--- Start of SOURCE EXCERPT ---

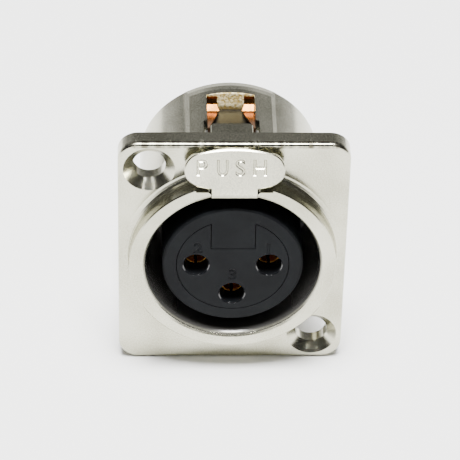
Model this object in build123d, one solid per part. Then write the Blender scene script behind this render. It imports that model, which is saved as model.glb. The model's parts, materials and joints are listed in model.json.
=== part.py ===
from build123d import *
import os
from math import cos, radians, sin, sqrt, tan

# Three-pole XLR panel socket with a square-cornered D-size flange.
# Millimetres. X to the right as seen from the front, +Y into the panel, +Z up.
# The origin is on the socket's axis, in the flange's mounting face.

# Flange
FLANGE_WIDTH = 26.0
FLANGE_HEIGHT = 31.0
FLANGE_THICKNESS = 2.4
FLANGE_CORNER_RADIUS = 2.3
FLANGE_EDGE_RADIUS = 0.4
FLANGE_BACK_CHAMFER = 0.15

# Countersunk panel screws, one in each of two opposite corners
SCREW_EDGE_DISTANCE = 3.5
SCREW_HOLE_RADIUS = 1.85
SCREW_HEAD_RADIUS = 2.9
SCREW_SINK_DEPTH = 1.0

# Raised ring round the mouth
RING_RADIUS = 11.75
RING_HEIGHT = 2.4
RING_ROOT_RADIUS = 0.8
RING_CHAMFER = 0.12
MOUTH_RADIUS = 9.85
MOUTH_LIP_RADIUS = 0.85
MOUTH_DEPTH = 13.3
ROUND_FLATS = 5
RING_FLAT_Z = 10.6
RING_FLAT_HALF_WIDTH = 4.3
RING_SLOT_FLARE = 0.3

# Round body behind the panel
BODY_RADIUS = 10.55
BODY_LENGTH = 16.55
BODY_CHAMFER = 0.1
PAD_HALF_WIDTH = 4.8
PAD_RISE = 0.14
PAD_BEVEL_TILT = 42.0
PAD_ROUNDING_LENGTH = 1.5
PAD_ROUNDING_DROP = 0.16

# Slot in the body's top for the latch
SLOT_WIDTH = 5.6
SLOT_FLOOR_Z = 8.5
SLOT_REAR_WALL = 2.35
SLOT_ROOM_OVER_ARM = 1.5
EAR_POCKET_WIDTH = 6.45
EAR_POCKET_FRONT_Y = 5.8
EAR_POCKET_REAR_Y = 9.4
SPRING_SLIT_TOP_Z = 10.2
SPRING_STOP_WIDTH = 3.1
SPRING_STOP_TOP_LENGTH = 0.12
SPRING_STOP_FOOT_LENGTH = 0.3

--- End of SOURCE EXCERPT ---

_TO DO:_
Could you quote the material above in full, exactly as it stands?

_WORKED SOLUTION:_
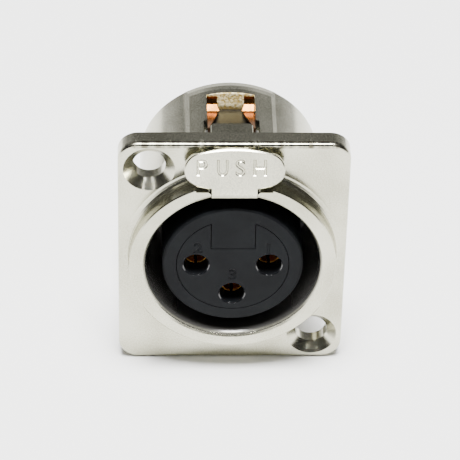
Model this object in build123d, one solid per part. Then write the Blender scene script behind this render. It imports that model, which is saved as model.glb. The model's parts, materials and joints are listed in model.json.
=== part.py ===
from build123d import *
import os
from math import cos, radians, sin, sqrt, tan

# Three-pole XLR panel socket with a square-cornered D-size flange.
# Millimetres. X to the right as seen from the front, +Y into the panel, +Z up.
# The origin is on the socket's axis, in the flange's mounting face.

# Flange
FLANGE_WIDTH = 26.0
FLANGE_HEIGHT = 31.0
FLANGE_THICKNESS = 2.4
FLANGE_CORNER_RADIUS = 2.3
FLANGE_EDGE_RADIUS = 0.4
FLANGE_BACK_CHAMFER = 0.15

# Countersunk panel screws, one in each of two opposite corners
SCREW_EDGE_DISTANCE = 3.5
SCREW_HOLE_RADIUS = 1.85
SCREW_HEAD_RADIUS = 2.9
SCREW_SINK_DEPTH = 1.0

# Raised ring round the mouth
RING_RADIUS = 11.75
RING_HEIGHT = 2.4
RING_ROOT_RADIUS = 0.8
RING_CHAMFER = 0.12
MOUTH_RADIUS = 9.85
MOUTH_LIP_RADIUS = 0.85
MOUTH_DEPTH = 13.3
ROUND_FLATS = 5
RING_FLAT_Z = 10.6
RING_FLAT_HALF_WIDTH = 4.3
RING_SLOT_FLARE = 0.3

# Round body behind the panel
BODY_RADIUS = 10.55
BODY_LENGTH = 16.55
BODY_CHAMFER = 0.1
PAD_HALF_WIDTH = 4.8
PAD_RISE = 0.14
PAD_BEVEL_TILT = 42.0
PAD_ROUNDING_LENGTH = 1.5
PAD_ROUNDING_DROP = 0.16

# Slot in the body's top for the latch
SLOT_WIDTH = 5.6
SLOT_FLOOR_Z = 8.5
SLOT_REAR_WALL = 2.35
SLOT_ROOM_OVER_ARM = 1.5
EAR_POCKET_WIDTH = 6.45
EAR_POCKET_FRONT_Y = 5.8
EAR_POCKET_REAR_Y = 9.4
SPRING_SLIT_TOP_Z = 10.2
SPRING_STOP_WIDTH = 3.1
SPRING_STOP_TOP_LENGTH = 0.12
SPRING_STOP_FOOT_LENGTH = 0.3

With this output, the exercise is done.